Now Zeller's The Mother, regarding a different family, makes the same trek from London to New York, via another Hampton translation. And while the situations involved are somewhat similar, perhaps the different genders of its title characters, and societal attitudes towards that difference, dictate the amount of sympathy with which the characters are written and observed.
"What was all that for?" agonizes mother (Isabelle Huppert) as she ponders the loss of her roles in life after her two grown children have left home and her husband is so busy at his job that he spends little time with her.

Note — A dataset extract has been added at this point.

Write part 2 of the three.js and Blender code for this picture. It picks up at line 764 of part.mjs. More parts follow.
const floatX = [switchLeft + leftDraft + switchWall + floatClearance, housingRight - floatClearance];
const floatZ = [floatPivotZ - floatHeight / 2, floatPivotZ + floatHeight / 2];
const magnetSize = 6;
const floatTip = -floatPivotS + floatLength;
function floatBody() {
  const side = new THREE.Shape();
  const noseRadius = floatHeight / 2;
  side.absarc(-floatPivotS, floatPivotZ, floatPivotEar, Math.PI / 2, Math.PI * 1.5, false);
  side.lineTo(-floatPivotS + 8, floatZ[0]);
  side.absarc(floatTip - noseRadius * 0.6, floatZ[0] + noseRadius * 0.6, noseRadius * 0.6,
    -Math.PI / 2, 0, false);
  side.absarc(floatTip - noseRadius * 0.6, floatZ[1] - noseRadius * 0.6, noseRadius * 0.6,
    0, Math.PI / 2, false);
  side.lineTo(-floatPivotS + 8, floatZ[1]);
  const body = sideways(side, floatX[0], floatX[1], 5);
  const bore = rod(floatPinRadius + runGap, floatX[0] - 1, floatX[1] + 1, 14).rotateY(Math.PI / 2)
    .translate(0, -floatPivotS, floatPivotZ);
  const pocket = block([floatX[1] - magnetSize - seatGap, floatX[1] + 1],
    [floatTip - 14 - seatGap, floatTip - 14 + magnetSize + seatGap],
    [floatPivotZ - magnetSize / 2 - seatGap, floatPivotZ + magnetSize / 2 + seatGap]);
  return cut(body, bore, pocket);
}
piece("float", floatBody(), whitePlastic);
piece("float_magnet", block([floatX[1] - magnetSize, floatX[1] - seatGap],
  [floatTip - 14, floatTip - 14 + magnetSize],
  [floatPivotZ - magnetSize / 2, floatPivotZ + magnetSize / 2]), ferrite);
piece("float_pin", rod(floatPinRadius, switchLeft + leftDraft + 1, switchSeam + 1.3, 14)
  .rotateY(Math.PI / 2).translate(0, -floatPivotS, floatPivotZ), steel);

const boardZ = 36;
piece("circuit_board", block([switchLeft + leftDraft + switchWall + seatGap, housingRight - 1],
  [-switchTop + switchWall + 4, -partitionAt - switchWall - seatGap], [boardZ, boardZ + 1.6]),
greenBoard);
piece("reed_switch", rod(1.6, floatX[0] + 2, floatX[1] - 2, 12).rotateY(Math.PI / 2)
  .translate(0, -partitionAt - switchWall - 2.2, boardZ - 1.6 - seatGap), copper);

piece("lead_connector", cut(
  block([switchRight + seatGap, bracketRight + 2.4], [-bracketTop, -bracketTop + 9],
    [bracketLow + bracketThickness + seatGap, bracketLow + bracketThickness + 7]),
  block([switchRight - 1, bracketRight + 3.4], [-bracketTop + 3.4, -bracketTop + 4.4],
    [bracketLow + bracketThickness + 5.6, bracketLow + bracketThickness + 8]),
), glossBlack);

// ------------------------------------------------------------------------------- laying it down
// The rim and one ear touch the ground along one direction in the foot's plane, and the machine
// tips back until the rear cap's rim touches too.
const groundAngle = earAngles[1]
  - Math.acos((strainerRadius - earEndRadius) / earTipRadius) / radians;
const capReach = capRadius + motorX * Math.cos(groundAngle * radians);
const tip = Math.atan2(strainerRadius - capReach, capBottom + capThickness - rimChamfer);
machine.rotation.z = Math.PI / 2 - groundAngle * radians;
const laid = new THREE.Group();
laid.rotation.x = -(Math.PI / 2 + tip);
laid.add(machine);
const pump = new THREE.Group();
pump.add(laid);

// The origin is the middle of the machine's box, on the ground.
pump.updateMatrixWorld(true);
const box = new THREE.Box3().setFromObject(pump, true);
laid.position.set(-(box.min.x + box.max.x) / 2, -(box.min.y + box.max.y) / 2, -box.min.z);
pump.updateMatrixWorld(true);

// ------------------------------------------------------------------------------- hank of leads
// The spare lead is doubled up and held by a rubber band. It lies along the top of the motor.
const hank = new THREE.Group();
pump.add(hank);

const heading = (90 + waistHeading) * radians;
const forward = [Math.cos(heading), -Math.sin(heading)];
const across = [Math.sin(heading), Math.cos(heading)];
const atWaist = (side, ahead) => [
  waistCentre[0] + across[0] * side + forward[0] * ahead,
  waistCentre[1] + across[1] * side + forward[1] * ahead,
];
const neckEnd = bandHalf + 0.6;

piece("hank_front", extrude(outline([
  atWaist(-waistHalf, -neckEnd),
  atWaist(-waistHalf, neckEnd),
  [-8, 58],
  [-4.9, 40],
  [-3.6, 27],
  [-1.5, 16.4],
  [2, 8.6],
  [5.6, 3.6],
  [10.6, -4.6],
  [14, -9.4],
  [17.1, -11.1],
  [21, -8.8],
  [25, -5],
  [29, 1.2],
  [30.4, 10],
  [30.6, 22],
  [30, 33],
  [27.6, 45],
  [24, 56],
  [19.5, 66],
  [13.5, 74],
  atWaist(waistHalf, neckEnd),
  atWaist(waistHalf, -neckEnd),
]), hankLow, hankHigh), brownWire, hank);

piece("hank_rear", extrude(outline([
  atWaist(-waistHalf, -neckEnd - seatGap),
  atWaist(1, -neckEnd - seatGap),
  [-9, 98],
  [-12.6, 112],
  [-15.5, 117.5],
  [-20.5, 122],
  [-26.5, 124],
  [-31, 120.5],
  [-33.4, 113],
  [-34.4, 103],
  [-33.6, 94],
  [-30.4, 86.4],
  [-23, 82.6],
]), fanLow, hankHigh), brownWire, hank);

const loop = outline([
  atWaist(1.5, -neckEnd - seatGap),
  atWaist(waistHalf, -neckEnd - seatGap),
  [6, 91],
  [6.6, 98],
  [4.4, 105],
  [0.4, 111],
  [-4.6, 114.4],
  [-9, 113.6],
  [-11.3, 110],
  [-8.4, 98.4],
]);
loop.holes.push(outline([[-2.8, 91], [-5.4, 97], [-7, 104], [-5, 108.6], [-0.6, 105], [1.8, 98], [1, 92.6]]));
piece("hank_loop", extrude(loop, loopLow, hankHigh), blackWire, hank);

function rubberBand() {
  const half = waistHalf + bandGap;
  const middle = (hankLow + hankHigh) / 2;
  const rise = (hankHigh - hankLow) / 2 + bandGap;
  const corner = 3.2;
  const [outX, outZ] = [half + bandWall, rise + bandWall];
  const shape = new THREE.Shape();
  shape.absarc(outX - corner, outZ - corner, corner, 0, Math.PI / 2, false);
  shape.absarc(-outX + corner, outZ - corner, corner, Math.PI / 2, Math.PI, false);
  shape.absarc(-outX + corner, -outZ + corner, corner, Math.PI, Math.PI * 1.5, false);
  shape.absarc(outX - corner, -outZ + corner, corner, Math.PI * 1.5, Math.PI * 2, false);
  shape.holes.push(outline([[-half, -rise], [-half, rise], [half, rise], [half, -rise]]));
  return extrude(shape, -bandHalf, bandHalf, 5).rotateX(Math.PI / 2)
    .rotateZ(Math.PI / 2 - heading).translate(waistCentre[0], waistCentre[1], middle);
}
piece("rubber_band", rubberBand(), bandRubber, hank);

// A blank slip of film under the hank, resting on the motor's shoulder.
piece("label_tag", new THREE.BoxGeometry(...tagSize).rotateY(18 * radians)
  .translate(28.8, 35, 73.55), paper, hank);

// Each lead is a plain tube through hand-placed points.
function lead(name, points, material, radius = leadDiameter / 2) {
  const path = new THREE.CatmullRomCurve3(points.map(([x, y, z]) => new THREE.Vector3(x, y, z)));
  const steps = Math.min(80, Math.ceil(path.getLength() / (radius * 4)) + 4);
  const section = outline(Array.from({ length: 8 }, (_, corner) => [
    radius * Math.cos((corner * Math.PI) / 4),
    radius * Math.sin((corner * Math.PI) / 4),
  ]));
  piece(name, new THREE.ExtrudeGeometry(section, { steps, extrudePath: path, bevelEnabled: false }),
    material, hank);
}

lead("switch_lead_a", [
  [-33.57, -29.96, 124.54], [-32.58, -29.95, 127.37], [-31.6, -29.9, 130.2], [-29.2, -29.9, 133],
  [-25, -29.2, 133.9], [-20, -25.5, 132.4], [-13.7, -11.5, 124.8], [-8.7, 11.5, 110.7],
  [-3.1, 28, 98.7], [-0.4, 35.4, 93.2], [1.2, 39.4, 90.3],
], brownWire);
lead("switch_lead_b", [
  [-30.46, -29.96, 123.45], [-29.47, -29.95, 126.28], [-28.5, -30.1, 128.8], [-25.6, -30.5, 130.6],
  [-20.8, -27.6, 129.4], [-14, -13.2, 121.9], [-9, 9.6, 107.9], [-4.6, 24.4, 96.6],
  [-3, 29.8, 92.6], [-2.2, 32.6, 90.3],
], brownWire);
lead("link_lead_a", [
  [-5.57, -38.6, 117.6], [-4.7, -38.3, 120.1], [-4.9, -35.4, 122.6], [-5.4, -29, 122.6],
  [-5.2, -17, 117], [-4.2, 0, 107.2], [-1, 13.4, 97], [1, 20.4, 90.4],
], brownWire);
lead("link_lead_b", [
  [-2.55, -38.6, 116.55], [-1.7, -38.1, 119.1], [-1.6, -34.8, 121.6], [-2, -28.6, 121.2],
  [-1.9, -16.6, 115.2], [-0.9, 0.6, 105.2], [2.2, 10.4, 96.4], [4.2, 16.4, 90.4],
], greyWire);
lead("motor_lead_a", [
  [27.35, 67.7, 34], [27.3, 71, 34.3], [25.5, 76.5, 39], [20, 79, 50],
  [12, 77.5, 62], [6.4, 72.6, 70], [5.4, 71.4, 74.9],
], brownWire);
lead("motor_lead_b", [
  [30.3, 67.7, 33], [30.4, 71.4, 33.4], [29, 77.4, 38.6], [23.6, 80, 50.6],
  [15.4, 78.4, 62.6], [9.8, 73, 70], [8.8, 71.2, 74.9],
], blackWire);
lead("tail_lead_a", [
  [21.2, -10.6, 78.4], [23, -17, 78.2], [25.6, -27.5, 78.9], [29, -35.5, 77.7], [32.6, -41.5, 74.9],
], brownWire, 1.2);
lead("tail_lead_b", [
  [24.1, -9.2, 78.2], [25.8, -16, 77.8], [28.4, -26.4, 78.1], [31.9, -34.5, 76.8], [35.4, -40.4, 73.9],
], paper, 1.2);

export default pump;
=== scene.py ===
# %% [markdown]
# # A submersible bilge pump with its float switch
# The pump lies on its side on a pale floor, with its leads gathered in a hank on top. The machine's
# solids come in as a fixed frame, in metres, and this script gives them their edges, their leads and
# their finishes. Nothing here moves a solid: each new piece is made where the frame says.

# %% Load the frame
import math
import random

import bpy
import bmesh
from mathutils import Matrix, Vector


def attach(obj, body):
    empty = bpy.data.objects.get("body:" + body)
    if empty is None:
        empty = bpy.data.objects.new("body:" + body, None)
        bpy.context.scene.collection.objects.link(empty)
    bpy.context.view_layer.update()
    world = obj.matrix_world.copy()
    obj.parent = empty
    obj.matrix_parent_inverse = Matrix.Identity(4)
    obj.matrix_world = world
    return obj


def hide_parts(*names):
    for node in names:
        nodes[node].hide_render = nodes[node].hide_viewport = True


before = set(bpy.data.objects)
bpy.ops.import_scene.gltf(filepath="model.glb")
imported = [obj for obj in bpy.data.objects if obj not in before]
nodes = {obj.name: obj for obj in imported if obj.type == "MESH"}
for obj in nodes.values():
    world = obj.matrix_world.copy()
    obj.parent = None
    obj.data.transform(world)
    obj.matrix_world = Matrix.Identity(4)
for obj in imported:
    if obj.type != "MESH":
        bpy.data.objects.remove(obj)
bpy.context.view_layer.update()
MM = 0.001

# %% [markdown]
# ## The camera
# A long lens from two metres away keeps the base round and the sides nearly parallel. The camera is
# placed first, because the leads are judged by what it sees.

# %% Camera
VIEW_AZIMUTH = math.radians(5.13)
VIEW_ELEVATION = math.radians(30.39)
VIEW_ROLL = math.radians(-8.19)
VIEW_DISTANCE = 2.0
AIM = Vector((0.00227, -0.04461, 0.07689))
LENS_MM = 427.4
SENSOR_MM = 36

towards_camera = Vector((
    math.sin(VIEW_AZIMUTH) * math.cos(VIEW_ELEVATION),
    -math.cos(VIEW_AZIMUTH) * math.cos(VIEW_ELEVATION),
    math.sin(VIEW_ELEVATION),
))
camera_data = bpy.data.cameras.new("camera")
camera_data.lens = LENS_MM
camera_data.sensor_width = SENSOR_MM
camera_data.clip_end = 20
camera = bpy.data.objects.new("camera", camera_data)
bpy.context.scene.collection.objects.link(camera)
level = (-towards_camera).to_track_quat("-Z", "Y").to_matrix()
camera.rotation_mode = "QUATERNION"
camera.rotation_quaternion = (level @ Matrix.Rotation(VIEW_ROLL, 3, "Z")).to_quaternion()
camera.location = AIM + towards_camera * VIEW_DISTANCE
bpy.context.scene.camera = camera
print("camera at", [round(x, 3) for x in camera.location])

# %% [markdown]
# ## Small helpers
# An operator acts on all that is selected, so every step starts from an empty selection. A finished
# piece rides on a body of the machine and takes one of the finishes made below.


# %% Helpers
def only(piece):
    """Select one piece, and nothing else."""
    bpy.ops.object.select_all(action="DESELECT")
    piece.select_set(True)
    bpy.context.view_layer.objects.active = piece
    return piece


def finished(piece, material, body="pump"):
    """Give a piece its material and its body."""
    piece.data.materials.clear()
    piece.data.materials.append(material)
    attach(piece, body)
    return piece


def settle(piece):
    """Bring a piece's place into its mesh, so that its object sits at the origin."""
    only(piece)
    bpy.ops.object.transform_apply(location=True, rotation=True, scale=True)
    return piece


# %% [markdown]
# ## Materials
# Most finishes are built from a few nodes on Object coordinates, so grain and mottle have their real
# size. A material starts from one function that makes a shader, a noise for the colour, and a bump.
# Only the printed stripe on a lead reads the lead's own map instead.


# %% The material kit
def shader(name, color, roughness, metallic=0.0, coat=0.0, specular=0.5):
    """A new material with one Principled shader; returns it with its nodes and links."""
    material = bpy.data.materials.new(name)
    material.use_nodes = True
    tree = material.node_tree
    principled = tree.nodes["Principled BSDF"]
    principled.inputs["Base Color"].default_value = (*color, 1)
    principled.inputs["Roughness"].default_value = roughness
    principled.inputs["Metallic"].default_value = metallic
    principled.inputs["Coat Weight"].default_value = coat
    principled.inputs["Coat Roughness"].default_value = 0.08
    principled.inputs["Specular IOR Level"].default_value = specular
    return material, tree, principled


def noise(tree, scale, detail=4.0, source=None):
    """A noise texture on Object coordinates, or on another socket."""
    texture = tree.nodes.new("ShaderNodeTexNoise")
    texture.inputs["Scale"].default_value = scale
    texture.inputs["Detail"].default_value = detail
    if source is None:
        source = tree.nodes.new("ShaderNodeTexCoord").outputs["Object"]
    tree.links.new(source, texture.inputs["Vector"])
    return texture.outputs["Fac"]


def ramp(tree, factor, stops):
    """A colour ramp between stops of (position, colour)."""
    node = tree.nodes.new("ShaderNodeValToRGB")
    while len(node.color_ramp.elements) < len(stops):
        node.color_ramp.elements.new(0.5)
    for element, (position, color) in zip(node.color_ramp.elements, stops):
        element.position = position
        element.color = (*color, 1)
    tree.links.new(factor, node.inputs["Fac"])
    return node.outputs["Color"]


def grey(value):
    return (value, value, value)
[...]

As the audience enters Atlantic Theater Company's Linda Gross Theater, she is on stage with a book in her hand, occasionally perusing it as she sits on one end of the stage-length couch designer Mark Wendland has placed as the major set piece of director Tripp Cullman's tense production.

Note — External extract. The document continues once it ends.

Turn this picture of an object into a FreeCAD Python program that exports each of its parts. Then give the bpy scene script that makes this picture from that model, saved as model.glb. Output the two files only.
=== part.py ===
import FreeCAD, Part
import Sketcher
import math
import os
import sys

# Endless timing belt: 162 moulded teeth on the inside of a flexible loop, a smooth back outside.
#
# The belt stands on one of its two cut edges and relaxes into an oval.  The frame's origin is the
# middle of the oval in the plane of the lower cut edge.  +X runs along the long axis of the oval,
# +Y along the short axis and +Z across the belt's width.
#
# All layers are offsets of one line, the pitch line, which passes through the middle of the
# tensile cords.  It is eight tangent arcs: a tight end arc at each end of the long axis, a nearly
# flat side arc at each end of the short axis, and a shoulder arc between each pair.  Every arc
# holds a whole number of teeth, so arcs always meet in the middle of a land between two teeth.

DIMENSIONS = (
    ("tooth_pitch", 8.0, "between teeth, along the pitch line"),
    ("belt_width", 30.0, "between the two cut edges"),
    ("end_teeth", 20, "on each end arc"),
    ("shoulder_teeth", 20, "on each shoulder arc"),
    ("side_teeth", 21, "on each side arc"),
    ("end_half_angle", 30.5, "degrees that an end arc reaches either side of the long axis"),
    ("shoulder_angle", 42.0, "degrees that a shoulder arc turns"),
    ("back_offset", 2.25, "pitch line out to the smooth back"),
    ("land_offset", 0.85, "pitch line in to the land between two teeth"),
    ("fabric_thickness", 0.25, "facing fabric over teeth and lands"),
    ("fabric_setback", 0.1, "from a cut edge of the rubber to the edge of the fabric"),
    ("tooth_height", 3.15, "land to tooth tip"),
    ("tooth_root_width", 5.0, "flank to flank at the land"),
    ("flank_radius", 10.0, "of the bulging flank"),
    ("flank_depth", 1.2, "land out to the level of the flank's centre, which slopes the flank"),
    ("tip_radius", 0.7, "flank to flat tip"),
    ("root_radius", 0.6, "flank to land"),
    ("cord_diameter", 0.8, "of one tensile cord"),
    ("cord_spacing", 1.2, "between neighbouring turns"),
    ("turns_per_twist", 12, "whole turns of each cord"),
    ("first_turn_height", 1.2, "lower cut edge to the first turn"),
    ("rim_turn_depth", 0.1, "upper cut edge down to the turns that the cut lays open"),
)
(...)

Sneak a peek under the couch and you may see one of several empty bottles of pills.
The play proper begins when father (Chris Noth's salty-haired boyishness turns to weariness as the play progresses) arrives, seating himself far away on the opposite end of the couch. (It really is the length of the stage.) With her husband about to leave town for a business trip, mother layers her casual small-talk with chilly undertones as she innocently asks how his day was and if he's prepared for his upcoming seminar.
The dialogue is sparse and direct, giving great impact when she accuses him of cheating on her and then expresses anger at their son for his aloofness after moving in with his new girlfriend.
When their son unexpectedly appears during father's absence, needing a place to spend the night after a spat, he is indeed, as played by Justice Smith, quite detached, especially when mother's delighted reception turns creepily possessive and transforms into jealous rage with the arrival of his romantic partner (Odessa Young).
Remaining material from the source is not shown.